National blood supply shortage: will the FDA lift its ban on gay and bisexual donors?
Last week, the Red Cross in the United States announced that the country is currently experiencing a critical blood supply shortage, due to the impacts of the Covid-19 pandemic. LGBTQ activists and more than two dozen members of congress quickly sprang to action and criticized the FDA for its discriminatory donation policies currently active throughout the country.
Sexually active men who have sex with other men are currently banned from donating blood in the United States. If a gay or bisexual man wants to donate his blood, he is legally mandated to abstain from any same-sex activity for a period of three months prior to the donation date.

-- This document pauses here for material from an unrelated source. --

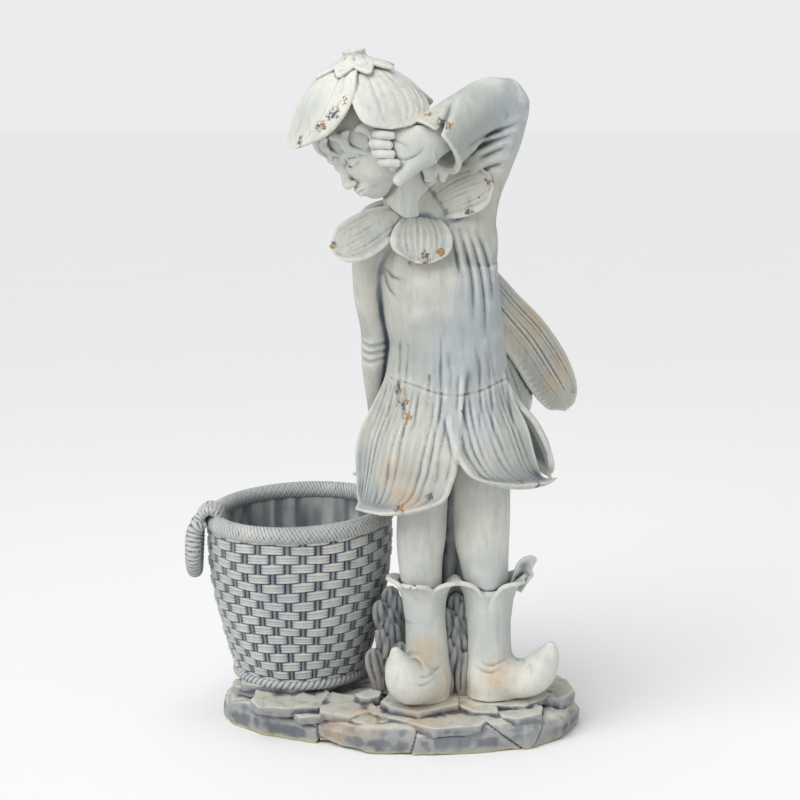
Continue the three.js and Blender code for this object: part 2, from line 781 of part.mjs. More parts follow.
const pieces = [
  rock(),
  ...slabs.map(slab),
  wovenCup(),
  ropeRing(basketRimRadius, rimRopeRadius, basketTop, 22, 3, 11),
  ropeRing(basketFootRadius + 1, footRopeRadius, basketBase + 0.6 * footRopeRadius, 16, 2, 8),
  handle(),
  ...body(),
  ...raisedArm(),
  ...raisedHand(),
  ...hangingArm(),
  ...legs(),
  ...boots(),
  ...bootCuffs(),
  ...skirt(),
  ...collar(),
  ...wings(),
  ...head(),
  ...hair(),
  ...hat(),
  ...growth(),
];

// Gives every triangle the number of the connected skin that it belongs to.
function skinNumbers(triangles, pointCount) {
  const parent = Array.from({ length: pointCount }, (_, i) => i);
  const top = (i) => {
    while (parent[i] !== i) i = parent[i] = parent[parent[i]];
    return i;
  };
  for (const [a, b, c] of triangles) {
    parent[top(a)] = top(b);
    parent[top(b)] = top(c);
  }
  return triangles.map(([a]) => top(a));
}

// The cast solid as a geometry: trimmed level below, and without the small voids that are left sealed
// where rounded pieces meet, so only its outer skin stays.
function castGeometry() {
  const room = new THREE.BoxGeometry(3 * baseWidth, 3 * baseWidth, 4 * figureHeight);
  room.translate(0, 0, 2 * figureHeight);
  const { numProp, vertProperties, triVerts } = join(pieces).intersect(solid(room)).getMesh();
  const points = Array.from({ length: vertProperties.length / numProp }, (_, i) =>
    vector(...vertProperties.subarray(i * numProp, i * numProp + 3)),
  );
  const triangles = Array.from({ length: triVerts.length / 3 }, (_, i) => [
    ...triVerts.subarray(3 * i, 3 * i + 3),
  ]);
  const numbers = skinNumbers(triangles, points.length);
  const volumes = new Map();
  triangles.forEach(([a, b, c], i) => {
    const volume = points[a].dot(points[b].clone().cross(points[c]));
    volumes.set(numbers[i], (volumes.get(numbers[i]) ?? 0) + volume);
  });
  const [outer] = [...volumes].sort((p, q) => q[1] - p[1])[0];
  const geometry = new THREE.BufferGeometry().setFromPoints(points);
  geometry.setIndex(triangles.filter((_, i) => numbers[i] === outer).flat());
  const whole = geometry.toNonIndexed();
  return mergeVertices(whole, 1e-4);
}

const castStone = new THREE.MeshStandardMaterial({ color: 0xc6cbc8, roughness: 0.85, metalness: 0 });
const statue = new THREE.Mesh(castGeometry(), castStone);
statue.name = "fairy_statue";

const garden = new THREE.Group();
garden.add(statue);

export default garden;
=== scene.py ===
import math

import bpy
import numpy as np
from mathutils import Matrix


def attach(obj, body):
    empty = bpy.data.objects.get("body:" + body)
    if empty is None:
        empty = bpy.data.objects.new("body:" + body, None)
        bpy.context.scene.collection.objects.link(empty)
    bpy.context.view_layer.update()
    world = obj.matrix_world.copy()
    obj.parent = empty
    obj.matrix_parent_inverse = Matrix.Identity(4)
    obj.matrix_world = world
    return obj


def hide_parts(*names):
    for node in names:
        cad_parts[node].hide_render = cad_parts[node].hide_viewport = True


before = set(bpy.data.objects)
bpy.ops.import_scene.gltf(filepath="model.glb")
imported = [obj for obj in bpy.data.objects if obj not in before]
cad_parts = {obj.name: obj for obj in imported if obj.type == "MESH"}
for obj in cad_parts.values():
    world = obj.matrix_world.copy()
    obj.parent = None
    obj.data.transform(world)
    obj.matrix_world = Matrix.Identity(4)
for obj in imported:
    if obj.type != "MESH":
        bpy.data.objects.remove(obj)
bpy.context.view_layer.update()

import openvdb
from mathutils import Vector

# Sizes in millimetres, as in the model: heights of the pose are above the basket's slab
SLAB_TOP = 53.0
SOLE_LEVEL = -6.0
WALL_HEIGHT = 26.0
ROCK_HEIGHT = 34.0
PETAL_THICKNESS = 6.0
WING_THICKNESS = 6.5

# The basket
BASKET = (-119.0, 40.0)
BASKET_HEIGHT = 197.0
BASKET_WALL = 12.0
BASKET_FLOOR = 14.0
RIM_RADIUS = 106.0
RIM_ROPE = 10.5
RIM_LEAN = (0.04, 0.045)
FOOT_RADIUS = 76.0
FOOT_ROPE = 5.0
WEAVE_STAKES = 38
WEAVE_ROWS = 17
WEAVE_RELIEF = 2.4
HANDLE_DROP = 70.0
HANDLE_ROPE = 9.5

# How far from a surface the distance fields know their distance
BAND = 10.0
# Rings of points that round off each end of a limb
CAP_RINGS = 7
# Above 1 the furrows of petals are narrower than the ridges between them
FURROW_SHARPNESS = 1.7
# Larger than every distance in the scene, and in front of every piece
FAR_AWAY = 1e9
IN_FRONT = -140
TAU = 2 * math.pi
# A millimetre in metres and a metre in millimetres, for what goes into Blender and comes back
MILLIMETRE = 0.001
METRE = 1000


# Curves and closed skins

def through(rows, t):
    """Smooth values through rows of numbers at t from 0 to 1."""
    rows = np.asarray(rows, float)
    last = len(rows) - 1
    t = np.clip(np.atleast_1d(np.asarray(t, float)), 0, 1) * last
    i = np.minimum(t.astype(int), last - 1)
    f = (t - i)[:, None]
    padded = np.vstack([2 * rows[0] - rows[1], rows, 2 * rows[-1] - rows[-2]])
    a, b, c, d = padded[i], padded[i + 1], padded[i + 2], padded[i + 3]
    bend = 2 * a - 5 * b + 4 * c - d
    return 0.5 * (2 * b + (c - a) * f + bend * f**2 + (3 * b - a - 3 * c + d) * f**3)


def unit(v):
    v = np.asarray(v, float)
    return v / np.maximum(np.linalg.norm(v, axis=-1, keepdims=True), 1e-9)


def skin(rings):
    """A closed mesh through rings of points: vertices, triangles and quads."""
    count, sides = rings.shape[:2]
    points = np.vstack([rings.reshape(-1, 3), rings[0].mean(0), rings[-1].mean(0)])
    i, j = np.meshgrid(np.arange(count - 1), np.arange(sides), indexing="ij")
    a = i * sides + j
    b = i * sides + (j + 1) % sides
    quads = np.stack([a, b, b + sides, a + sides], -1).reshape(-1, 4)
    k = np.arange(sides)
    n = (k + 1) % sides
    first = np.full(sides, count * sides)
    end = (count - 1) * sides
    start_cap = np.stack([first, n, k], -1)
    end_cap = np.stack([first + 1, end + k, end + n], -1)
    triangles = np.vstack([start_cap, end_cap])
    fan = np.vstack([triangles, quads[:, [0, 1, 2]], quads[:, [0, 2, 3]]])
    volume = np.einsum("ij,ij->i", points[fan[:, 0]], np.cross(points[fan[:, 1]], points[fan[:, 2]])).sum()
    if volume < 0:
        triangles = triangles[:, ::-1]
        quads = quads[:, ::-1]
    return points, triangles, quads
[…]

In the wake of the Red Cross announcement, twenty-two U.S. senators collaborated and wrote a letter to the Food and Drug Administration, as well as the Department of Health and Human Services, recommending the removal of their discriminatory blood donation policies that exclude sexually active gay and bisexual men.
The FDA first imposed this regulation in 1983 during the height of the AIDS pandemic. The Human Rights Campaign, the largest LGBTQ activist group in the United States, says that the continued ban does not reflect the current state of science and “continues to unfairly stigmatize one segment of society.”
In 2015 the policy was amended to allow men engaging in sex with other men to donate if they abstained from such activities for up to one year before donating. Then in 2020, the policy was further revised again to shorten the abstinence period to three months, but considering the advancement in scientific understanding, three months is even unnecessary at this point.
The Center for Disease Control requires all donated blood to be tested for infectious diseases anyway, so even on the off chance that a donation was made that was HIV positive, it would be caught before being administered to another person. Lifting this ban would increase the blood supply available from donors by up to four percent. That’s a whopping 615,300 pints of additional blood per year.
With this crisis of blood supply shortage, we think it’s time the United States joins the ranks of other nations like the United Kingdom and France, who have already removed such discriminatory policies from their practices.